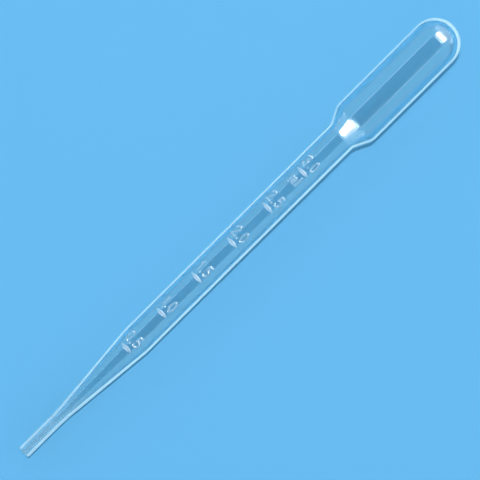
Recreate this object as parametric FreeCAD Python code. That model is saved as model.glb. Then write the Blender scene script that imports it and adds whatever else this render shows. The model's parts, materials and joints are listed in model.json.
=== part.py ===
import FreeCAD, Part

import math
import os

# A graduated transfer pipette of 3 ml, blow moulded in one piece from low-density polyethylene:
# a drawn-out tip, a round stem with raised graduation bars, and a squeeze bulb closed by a dome.
# It is drawn upright, with its mouth at the origin and the bulb above, and then laid down along
# +X on the plane Z = 0, where it rests on the foot of the stem and on the shoulder of the bulb.
# Lengths are in millimetres, angles in degrees. A station is a distance from the mouth.

# Outside, from the mouth to the bulb
tip_radius = 1.7
tip_length = 12.9
taper_length = 27.5
stem_radius = 4.15
stem_length = 74.4
shoulder_length = 4.8
bulb_radius = 6.5
bulb_length = 28.9

# Walls
tip_wall = 0.85
stem_wall = 0.61
shoulder_wall = 0.7
bulb_wall = 0.57
dome_wall = 1.0

# Radii, on the outside, where one stretch runs into the next
tip_blend = 60.0
foot_blend = 30.0
neck_blend = 1.8
shoulder_blend = 4.5

# Graduation: raised bars, one for each step of volume in the bore of the stem
bar_count = 6
volume_step = 500.0
first_bar = 37.85
bar_width = 4.9
bar_thickness = 1.5
bar_height = 0.2

# How far the graduation is rolled from straight up, towards +Y, as the pipette lies
lying_roll = 8.0

# Derived stations, radii and slopes
foot = tip_length + taper_length
neck = foot + stem_length
bulb_start = neck + shoulder_length
dome_start = bulb_start + bulb_length
tip_bore = tip_radius - tip_wall
stem_bore = stem_radius - stem_wall
bulb_bore = bulb_radius - bulb_wall
taper_slope = math.atan2(stem_radius - tip_radius, taper_length)
shoulder_slope = math.atan2(bulb_radius - stem_radius, shoulder_length)
bar_pitch = volume_step / (math.pi * stem_bore**2)

origin = FreeCAD.Vector(0, 0, 0)
axis = FreeCAD.Vector(0, 0, 1)
across = FreeCAD.Vector(0, 1, 0)


def at(radius, station):
    """Point of the half section through the axis."""
    return FreeCAD.Vector(radius, 0, station)


outside_corners = [
    at(tip_radius, 0),
    at(tip_radius, tip_length),
    at(stem_radius, foot),
    at(stem_radius, neck),
    at(bulb_radius, bulb_start),
    at(bulb_radius, dome_start),
]


def rounded_run(corners, blends):
    """Lines from the first corner to the last, with an arc of its blend radius at each between."""
    edges = []
    start = corners[0]
    for before, corner, after, blend in zip(corners, corners[1:], corners[2:], blends):
        back = (before - corner).normalize()
        on = (after - corner).normalize()
        half_angle = back.getAngle(on) / 2
        reach = blend / math.tan(half_angle)
        inward = (back + on).normalize()
        middle = corner + inward * (blend / math.sin(half_angle) - blend)
        arc_start = corner + back * reach
        arc_end = corner + on * reach
        edges.append(Part.makeLine(start, arc_start))
        edges.append(Part.Arc(arc_start, middle, arc_end).toShape())
        start = arc_end
    edges.append(Part.makeLine(start, corners[-1]))
    return edges


def domed_solid(corners, blends):
    """Solid of revolution from a flat bottom up the corners, closed by a half sphere."""
    bottom, top = corners[0], corners[-1]
    dome_middle = at(top.x * math.sin(math.pi / 4), top.z + top.x * math.cos(math.pi / 4))
    pole = at(0, top.z + top.x)
    base = at(0, bottom.z)
    edges = rounded_run(corners, blends)
    edges.append(Part.Arc(top, dome_middle, pole).toShape())
    edges.append(Part.makeLine(pole, base))
    edges.append(Part.makeLine(base, bottom))
    return Part.Face(Part.Wire(edges)).revolve(origin, axis, 360)


def blank():
    """The pipette filled solid, as the mould shapes it."""
    return domed_solid(outside_corners, [tip_blend, foot_blend, neck_blend, shoulder_blend])


def shoulder_rise(side_wall):
    """How far above the outside's corner the cavity turns, next to a side wall this thick."""
    return (shoulder_wall - side_wall * math.cos(shoulder_slope)) / math.sin(shoulder_slope)


def cavity():
    """The air inside, from below the open mouth up to the inner dome."""
    inner_dome_start = dome_start + bulb_radius - dome_wall - bulb_bore
    corners = [
        at(tip_bore, -tip_radius),
        at(tip_bore, tip_length),
        at(stem_bore, foot),
        at(stem_bore, neck + shoulder_rise(stem_wall)),
        at(bulb_bore, bulb_start + shoulder_rise(bulb_wall)),
        at(bulb_bore, inner_dome_start),
    ]
    blends = [
        tip_blend + tip_wall,
        foot_blend - stem_wall,
        neck_blend + stem_wall,
        shoulder_blend - bulb_wall,
    ]
    return domed_solid(corners, blends)


def outside_radius(station):
    """Radius of the outside at a station, with the corners taken as sharp."""
    for low, high in zip(outside_corners, outside_corners[1:]):
        if station <= high.z:
            share = (station - low.z) / (high.z - low.z)
            return low.x + share * (high.x - low.x)
    return bulb_radius


def graduation_bar(station):
    """Raised bar around the front of the stem, with a rounded crown and round ends.

    Its root reaches into the wall, and the part of it inside the bore goes with the cavity.
    """
    surface = outside_radius(station)
    crown_radius = ((bar_thickness / 2) ** 2 + bar_height**2) / (2 * bar_height)
    sweep = math.degrees((bar_width - bar_thickness) / surface)
    bead_centre = at(surface + bar_height - crown_radius, station)
    section = Part.Face(Part.Wire(Part.makeCircle(crown_radius, bead_centre, across)))
    bead = section.revolve(origin, axis, sweep)
    end = Part.makeSphere(crown_radius, bead_centre, across)
    far_end = end.copy()
    far_end.rotate(origin, axis, sweep)
    bar = bead.fuse([end, far_end])
    bar.rotate(origin, axis, 180 - sweep / 2)
    return bar


def upright_pipette():
    """Finished pipette standing on its mouth, with the graduation facing -X."""
    bars = [graduation_bar(first_bar + number * bar_pitch) for number in range(bar_count)]
    return blank().fuse(bars).cut(cavity())


def rest_lift_and_tilt():
    """Height of the mouth's centre and rise of the axis, in radians, as the pipette lies.

    The plane it lies on is tangent to the arc at the foot of the stem and to the arc between
    shoulder and bulb. Each arc has its centre at the station where its straight side begins.
    """
    foot_station = foot + foot_blend * math.tan(taper_slope / 2)
    bulb_station = bulb_start + shoulder_blend * math.tan(shoulder_slope / 2)
    run = bulb_station - foot_station
    rise = (bulb_radius - shoulder_blend) - (stem_radius - foot_blend)
    tilt = math.atan2(rise, run) + math.asin((shoulder_blend - foot_blend) / math.hypot(rise, run))
    foot_drop = foot_station * math.sin(tilt) + (foot_blend - stem_radius) * math.cos(tilt)
    return foot_blend - foot_drop, tilt


def lay_down(shape):
    """Turn the upright pipette onto its side, with the middle of its footprint at the origin."""
    lift, tilt = rest_lift_and_tilt()
    mouth_end = -tip_radius * math.sin(tilt)
    dome_end = dome_start * math.cos(tilt) + bulb_radius
    shape.rotate(origin, axis, -lying_roll)
    shape.rotate(origin, across, 90 - math.degrees(tilt))
    shape.translate(FreeCAD.Vector(-(mouth_end + dome_end) / 2, 0, lift))
    return shape


os.makedirs("parts", exist_ok=True)
pipette = lay_down(upright_pipette())
pipette.exportStep("parts/pipette.step")
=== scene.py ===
import cmath
import json
import math

import bmesh
import bpy
import numpy as np
from bpy.props import FloatProperty, FloatVectorProperty, IntProperty, PointerProperty
from bpy.types import Operator, Panel, PropertyGroup
from mathutils import Matrix, Vector


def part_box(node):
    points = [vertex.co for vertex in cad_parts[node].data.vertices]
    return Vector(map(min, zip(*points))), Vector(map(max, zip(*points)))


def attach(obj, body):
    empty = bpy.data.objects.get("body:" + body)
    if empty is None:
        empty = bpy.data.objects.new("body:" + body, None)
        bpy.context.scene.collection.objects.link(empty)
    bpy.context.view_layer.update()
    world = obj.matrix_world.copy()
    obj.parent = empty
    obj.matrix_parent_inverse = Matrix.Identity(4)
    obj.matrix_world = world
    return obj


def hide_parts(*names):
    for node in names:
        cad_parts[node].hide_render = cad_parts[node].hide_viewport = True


bl_info = {
    "name": "Transfer Pipette",
    "version": (1, 0, 0),
    "blender": (4, 5, 0),
    "location": "3D View > Sidebar > Pipette",
    "description": "Builds a see-through moulded dropper pipette and the studio it lies in",
    "category": "Add Mesh",
}

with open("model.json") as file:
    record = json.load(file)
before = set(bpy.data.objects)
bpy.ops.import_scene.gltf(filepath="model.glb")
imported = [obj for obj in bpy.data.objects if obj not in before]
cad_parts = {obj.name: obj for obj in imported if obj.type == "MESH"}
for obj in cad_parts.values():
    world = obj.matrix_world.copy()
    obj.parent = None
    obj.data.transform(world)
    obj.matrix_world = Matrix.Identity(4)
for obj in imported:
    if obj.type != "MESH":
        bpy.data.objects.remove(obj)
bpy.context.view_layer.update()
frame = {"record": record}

NODE = "pipette"
BODY = "root"
# A millimetre in metres and a millilitre in cubic metres
MM, ML = 0.001, 1e-6
SIDE = Vector((0, 1, 0))

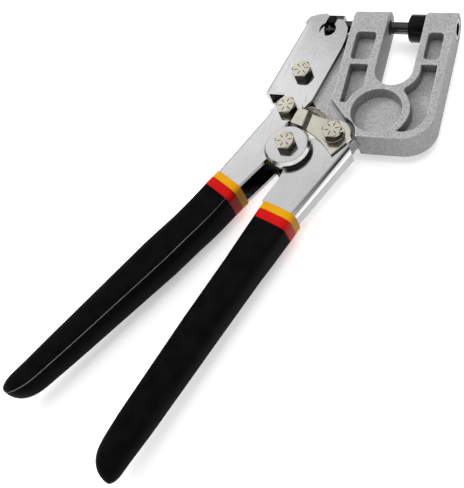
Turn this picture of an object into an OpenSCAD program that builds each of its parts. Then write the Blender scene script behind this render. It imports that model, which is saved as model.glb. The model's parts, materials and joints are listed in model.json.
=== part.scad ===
*-*-*
● **WHAT TO DO**:
Copy out exactly the lines from the one containing "mouth_end = -tip_radius * math.sin(tilt)" to the one containing "for node in", both ends inclusive.

● **CORRECT ANSWER**:
    mouth_end = -tip_radius * math.sin(tilt)
    dome_end = dome_start * math.cos(tilt) + bulb_radius
    shape.rotate(origin, axis, -lying_roll)
    shape.rotate(origin, across, 90 - math.degrees(tilt))
    shape.translate(FreeCAD.Vector(-(mouth_end + dome_end) / 2, 0, lift))
    return shape


os.makedirs("parts", exist_ok=True)
pipette = lay_down(upright_pipette())
pipette.exportStep("parts/pipette.step")
=== scene.py ===
import cmath
import json
import math

import bmesh
import bpy
import numpy as np
from bpy.props import FloatProperty, FloatVectorProperty, IntProperty, PointerProperty
from bpy.types import Operator, Panel, PropertyGroup
from mathutils import Matrix, Vector


def part_box(node):
    points = [vertex.co for vertex in cad_parts[node].data.vertices]
    return Vector(map(min, zip(*points))), Vector(map(max, zip(*points)))


def attach(obj, body):
    empty = bpy.data.objects.get("body:" + body)
    if empty is None:
        empty = bpy.data.objects.new("body:" + body, None)
        bpy.context.scene.collection.objects.link(empty)
    bpy.context.view_layer.update()
    world = obj.matrix_world.copy()
    obj.parent = empty
    obj.matrix_parent_inverse = Matrix.Identity(4)
    obj.matrix_world = world
    return obj


def hide_parts(*names):
    for node in names:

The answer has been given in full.